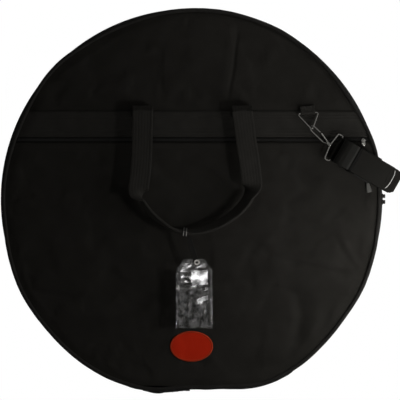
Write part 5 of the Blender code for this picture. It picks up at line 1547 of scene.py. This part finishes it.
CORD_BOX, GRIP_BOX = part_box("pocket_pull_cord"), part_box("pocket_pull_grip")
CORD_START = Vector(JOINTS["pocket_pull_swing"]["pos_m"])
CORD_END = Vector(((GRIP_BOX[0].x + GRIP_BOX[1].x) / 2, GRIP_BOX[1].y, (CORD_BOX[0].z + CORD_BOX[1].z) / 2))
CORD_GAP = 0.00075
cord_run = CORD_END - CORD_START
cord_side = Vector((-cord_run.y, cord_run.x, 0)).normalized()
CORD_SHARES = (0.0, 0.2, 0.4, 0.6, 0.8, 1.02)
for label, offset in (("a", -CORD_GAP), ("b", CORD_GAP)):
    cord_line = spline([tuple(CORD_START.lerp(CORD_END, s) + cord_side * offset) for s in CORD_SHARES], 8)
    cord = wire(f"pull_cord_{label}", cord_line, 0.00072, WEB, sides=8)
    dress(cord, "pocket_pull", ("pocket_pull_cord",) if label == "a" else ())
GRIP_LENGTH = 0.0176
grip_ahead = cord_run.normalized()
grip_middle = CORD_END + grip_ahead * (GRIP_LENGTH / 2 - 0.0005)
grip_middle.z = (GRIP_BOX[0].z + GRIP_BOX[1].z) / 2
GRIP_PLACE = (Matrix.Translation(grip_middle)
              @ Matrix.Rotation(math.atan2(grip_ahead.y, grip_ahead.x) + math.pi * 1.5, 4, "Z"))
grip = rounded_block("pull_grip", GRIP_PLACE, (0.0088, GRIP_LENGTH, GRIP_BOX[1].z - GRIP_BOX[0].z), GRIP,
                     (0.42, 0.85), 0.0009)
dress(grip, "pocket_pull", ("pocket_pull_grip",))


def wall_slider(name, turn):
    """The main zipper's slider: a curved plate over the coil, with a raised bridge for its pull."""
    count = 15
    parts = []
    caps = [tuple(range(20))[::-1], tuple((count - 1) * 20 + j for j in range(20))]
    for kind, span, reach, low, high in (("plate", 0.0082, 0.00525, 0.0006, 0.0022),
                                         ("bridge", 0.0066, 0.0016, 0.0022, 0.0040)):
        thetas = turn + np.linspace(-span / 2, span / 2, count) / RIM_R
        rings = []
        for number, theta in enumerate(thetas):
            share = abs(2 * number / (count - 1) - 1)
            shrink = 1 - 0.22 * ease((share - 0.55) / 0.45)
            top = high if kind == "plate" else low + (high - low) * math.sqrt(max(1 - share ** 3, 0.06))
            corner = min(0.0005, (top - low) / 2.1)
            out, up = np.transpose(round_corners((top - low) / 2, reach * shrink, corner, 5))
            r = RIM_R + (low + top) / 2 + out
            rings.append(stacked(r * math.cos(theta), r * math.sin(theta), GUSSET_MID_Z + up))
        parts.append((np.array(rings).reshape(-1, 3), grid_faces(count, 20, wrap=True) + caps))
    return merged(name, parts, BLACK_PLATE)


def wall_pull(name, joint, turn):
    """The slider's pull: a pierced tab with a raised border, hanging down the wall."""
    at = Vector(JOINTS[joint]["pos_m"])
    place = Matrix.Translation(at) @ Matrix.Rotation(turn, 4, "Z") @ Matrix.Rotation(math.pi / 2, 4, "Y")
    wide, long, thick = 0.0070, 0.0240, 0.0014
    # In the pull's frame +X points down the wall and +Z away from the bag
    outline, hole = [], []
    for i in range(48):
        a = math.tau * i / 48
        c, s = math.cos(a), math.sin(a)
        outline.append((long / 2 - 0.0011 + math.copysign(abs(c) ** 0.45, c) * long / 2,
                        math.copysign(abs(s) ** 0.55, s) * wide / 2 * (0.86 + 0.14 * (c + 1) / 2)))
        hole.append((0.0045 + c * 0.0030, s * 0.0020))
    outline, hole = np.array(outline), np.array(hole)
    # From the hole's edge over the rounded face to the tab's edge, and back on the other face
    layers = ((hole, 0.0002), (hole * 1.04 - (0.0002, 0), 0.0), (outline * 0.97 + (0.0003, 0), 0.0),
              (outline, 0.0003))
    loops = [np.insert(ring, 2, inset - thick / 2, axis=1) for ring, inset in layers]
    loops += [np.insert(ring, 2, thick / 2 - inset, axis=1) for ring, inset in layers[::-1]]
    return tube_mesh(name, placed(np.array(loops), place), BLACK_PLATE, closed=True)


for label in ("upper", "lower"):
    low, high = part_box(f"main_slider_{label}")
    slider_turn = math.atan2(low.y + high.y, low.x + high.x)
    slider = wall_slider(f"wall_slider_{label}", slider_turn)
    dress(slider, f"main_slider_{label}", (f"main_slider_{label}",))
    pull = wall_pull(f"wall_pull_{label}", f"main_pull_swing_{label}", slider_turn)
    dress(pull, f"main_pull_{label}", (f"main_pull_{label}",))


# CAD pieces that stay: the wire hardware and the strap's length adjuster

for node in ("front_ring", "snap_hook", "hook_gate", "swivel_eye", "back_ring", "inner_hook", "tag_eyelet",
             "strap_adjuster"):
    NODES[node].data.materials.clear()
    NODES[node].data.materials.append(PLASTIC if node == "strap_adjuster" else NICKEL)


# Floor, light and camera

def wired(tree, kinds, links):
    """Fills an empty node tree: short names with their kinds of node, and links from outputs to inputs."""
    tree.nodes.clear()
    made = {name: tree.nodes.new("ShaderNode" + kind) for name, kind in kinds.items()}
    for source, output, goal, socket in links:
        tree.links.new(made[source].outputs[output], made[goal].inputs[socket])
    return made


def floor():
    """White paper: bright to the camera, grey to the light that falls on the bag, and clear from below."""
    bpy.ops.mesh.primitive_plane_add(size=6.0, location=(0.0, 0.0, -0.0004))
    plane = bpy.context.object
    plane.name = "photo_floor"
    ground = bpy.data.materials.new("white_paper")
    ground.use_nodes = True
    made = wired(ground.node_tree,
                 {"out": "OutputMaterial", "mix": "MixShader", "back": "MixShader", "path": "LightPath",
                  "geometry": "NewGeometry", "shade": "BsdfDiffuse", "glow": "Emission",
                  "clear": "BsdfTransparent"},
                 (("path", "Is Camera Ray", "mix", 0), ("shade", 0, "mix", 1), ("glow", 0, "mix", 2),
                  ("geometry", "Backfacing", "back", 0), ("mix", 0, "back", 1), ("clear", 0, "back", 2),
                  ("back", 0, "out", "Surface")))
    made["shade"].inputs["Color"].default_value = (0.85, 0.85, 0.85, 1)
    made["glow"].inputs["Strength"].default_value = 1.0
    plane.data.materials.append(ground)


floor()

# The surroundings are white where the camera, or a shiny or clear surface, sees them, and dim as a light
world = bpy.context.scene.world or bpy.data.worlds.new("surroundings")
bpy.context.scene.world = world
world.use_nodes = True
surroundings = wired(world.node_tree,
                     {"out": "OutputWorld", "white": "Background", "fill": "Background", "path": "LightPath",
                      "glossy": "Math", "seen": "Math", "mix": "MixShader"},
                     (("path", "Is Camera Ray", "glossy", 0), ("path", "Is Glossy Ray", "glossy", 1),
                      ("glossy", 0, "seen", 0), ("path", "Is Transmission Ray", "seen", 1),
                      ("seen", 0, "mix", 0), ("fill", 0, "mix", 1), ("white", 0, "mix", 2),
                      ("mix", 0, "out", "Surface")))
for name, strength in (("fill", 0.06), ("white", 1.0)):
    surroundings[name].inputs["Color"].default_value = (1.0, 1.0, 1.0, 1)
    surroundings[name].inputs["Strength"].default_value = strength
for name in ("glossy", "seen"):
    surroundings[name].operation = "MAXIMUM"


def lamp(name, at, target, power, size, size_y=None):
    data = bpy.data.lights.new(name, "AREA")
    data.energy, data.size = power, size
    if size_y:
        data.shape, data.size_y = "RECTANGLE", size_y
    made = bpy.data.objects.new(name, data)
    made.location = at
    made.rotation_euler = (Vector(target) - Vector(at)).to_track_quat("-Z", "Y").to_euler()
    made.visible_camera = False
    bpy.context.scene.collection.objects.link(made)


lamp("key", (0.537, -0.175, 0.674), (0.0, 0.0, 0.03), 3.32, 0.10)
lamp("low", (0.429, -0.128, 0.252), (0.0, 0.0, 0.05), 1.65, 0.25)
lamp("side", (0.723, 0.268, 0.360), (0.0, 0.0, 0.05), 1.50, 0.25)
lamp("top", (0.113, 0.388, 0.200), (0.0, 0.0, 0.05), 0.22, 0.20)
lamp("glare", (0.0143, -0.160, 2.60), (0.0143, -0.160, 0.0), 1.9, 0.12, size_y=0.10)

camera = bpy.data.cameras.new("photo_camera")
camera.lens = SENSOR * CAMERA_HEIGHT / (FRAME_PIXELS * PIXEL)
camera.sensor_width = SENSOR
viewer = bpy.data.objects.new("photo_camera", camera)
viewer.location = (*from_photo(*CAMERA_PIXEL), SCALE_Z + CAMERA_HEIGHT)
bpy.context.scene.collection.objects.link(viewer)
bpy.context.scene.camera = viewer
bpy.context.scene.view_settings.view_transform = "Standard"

==

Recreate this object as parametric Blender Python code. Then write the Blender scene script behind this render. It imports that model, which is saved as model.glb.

**Exercise:** Return every line above that contains the word "Blender".

**Exercise answer:**
Write part 5 of the Blender code for this picture. It picks up at line 1547 of scene.py. This part finishes it.
Recreate this object as parametric Blender Python code. Then write the Blender scene script behind this render. It imports that model, which is saved as model.glb.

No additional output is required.